By learning to be aware and accepting of our surroundings, we move to a state of mindfulness. This means we are able to recognize our environment, what it means to us, how it makes us feel, and how we can learn to react to it appropriately. Appropriate reactions allow us to accept all emotions, and process them as normal. It would be helpful to practice this awareness by starting small. Try focusing on one simple task at a time, like eating. The next time you have dinner, have dinner with no interruptions. This means no side distractions, nothing but you, and your food. Try clearing your mind, and although it is only natural for our mind to drift away to other thoughts, make note of them drifting. This is okay, and you must realize that it is. Just notice the drift, and pull your mind back, and clear it once again. This small task, is just one example of how you can practice mindfulness so that it can eventually expand into all arenas of your everyday life.

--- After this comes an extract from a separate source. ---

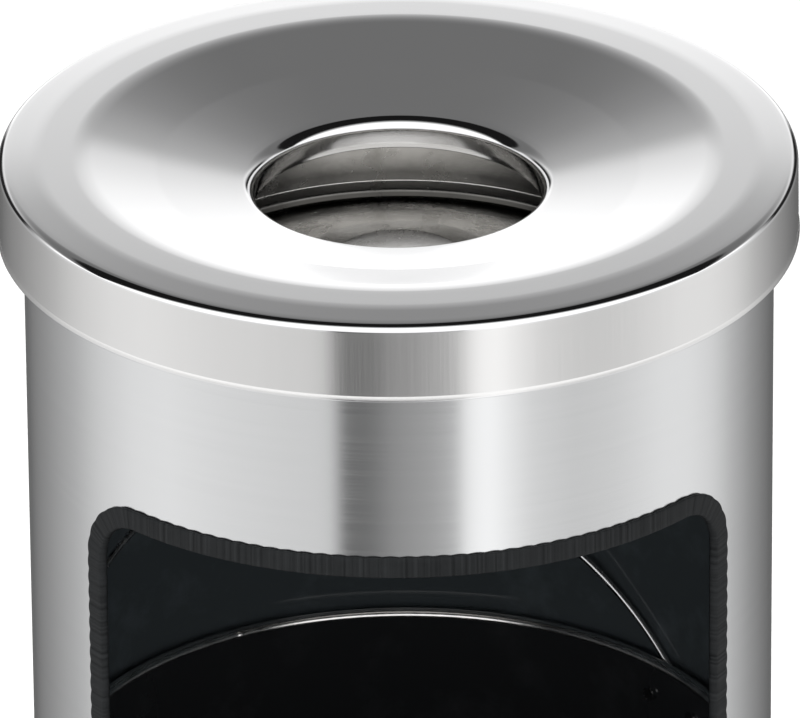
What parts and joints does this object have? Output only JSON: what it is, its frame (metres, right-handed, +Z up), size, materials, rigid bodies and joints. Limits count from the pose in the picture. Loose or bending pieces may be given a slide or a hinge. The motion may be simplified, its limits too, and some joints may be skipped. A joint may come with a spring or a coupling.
{
  "type": "ashtray bin",
  "caption": "Free-standing round steel waste bin with a side opening, lift-off funnel lid and ash bowl, and an inner bin with a carrying handle.",
  "frame": {"origin": "middle of the footprint, on the floor", "axes": "+Z up along the casing's axis; the side opening faces -Y"},
  "size_m": [0.26, 0.26, 0.62],
  "materials": {
    "casing_steel": "fine horizontal grain outside, gloss black paint inside",
    "lid_steel": "polished top, finely brushed skirt",
    "bowl_steel": "plain pressed steel, slightly stained and scratched",
    "edging_rubber": "matt, ribbed across",
    "ring_plastic": "satin black",
    "black_paint": "gloss black",
    "zinc_wire": "drawn and zinc plated",
    "zinc_plate": "zinc plated pressing",
    "rivet_steel": "plain, domed heads"
  },
  "bodies": {
    "casing": {"body_tube": "casing_steel", "opening_trim": "edging_rubber", "base_plate": "black_paint", "floor_ring": "ring_plastic"},
    "ash_head": {"ash_bowl": "bowl_steel", "bowl_rim_wire": "zinc_wire"},
    "lid": {"lid_cover": "lid_steel"},
    "inner_bin": {"liner_wall": "black_paint", "liner_rim_wire": "zinc_wire", "liner_bottom": "black_paint", "handle_ear_back": "zinc_plate", "handle_ear_front": "zinc_plate", "ear_rivets_back": "rivet_steel", "ear_rivets_front": "rivet_steel"},
    "handle": {"bail_handle": "zinc_wire"}
  },
  "joints": [
    {"name": "bowl_lift", "type": "slide", "parent": "casing", "child": "ash_head", "axis": [0, 0, 1], "range_m": [0, 0.7]},
    {"name": "lid_lift", "type": "slide", "parent": "ash_head", "child": "lid", "axis": [0, 0, 1], "range_m": [0, 0.12]},
    {"name": "inner_bin_lift", "type": "slide", "parent": "casing", "child": "inner_bin", "axis": [0, 0, 1], "range_m": [0, 0.63]},
    {"name": "handle_swing", "type": "hinge", "parent": "inner_bin", "child": "handle", "pos_m": [0, 0, 0.3818], "axis": [0.829, 0.5592, 0], "range_deg": [0, 85]}
  ],
  "couplings": [
    {"joint": "inner_bin_lift", "follows": "bowl_lift", "ratio": 0.9}
  ]
}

Through the use of mindfulness we slowly teach ourselves how to manage difficult situations by becoming more accustomed to experiencing them, rather than shying away. We reach self-awareness by learning how we react and feel in different circumstances, and how we apply what we learn the next time we encounter a similar situation. This way, we learn to not only accept our feelings for what they are, but also begin our transition to reacting to them in a healthy and positive manner. What better way of reaching self awareness, but through the practice of mindfulness. <3
Quick Visualizing Activity:
Envision a beautiful green forest. Notice the scents as you enter the forest, notice the sounds around you, and observe each inch of what is around. In the far distance of the forest you hear a river, and decide to walk towards it. As you approach closer, you begin to see the rushing water down a river bed, surrounded by a lush habitat. It moves so quickly, passing by its surrounding, and never slowing down. You notice a huge boulder that sits in the middle of the river bed, strong, grounded, and still. Yet, the water does not seize its movement, and continues to push through, past the boulder. You envision the river as your thoughts; rapid, constant, and fluid. The boulder, is you; strong, grounded, present, and still. Notice your thoughts, notice their movement through your brain, and now tell yourself that this is okay. Thoughts will continue to flow, but learning to accept them and the feeling that they bring, is the crucial piece for self-awareness. As we stay grounded like the boulder, we realize what is around us, the river passing us by, the trees, the breeze, and yet we remain present. Although our thoughts are in constant movement, they do not control our actions. Remember, thoughts are just thoughts, they do not define us. Only actions may define us.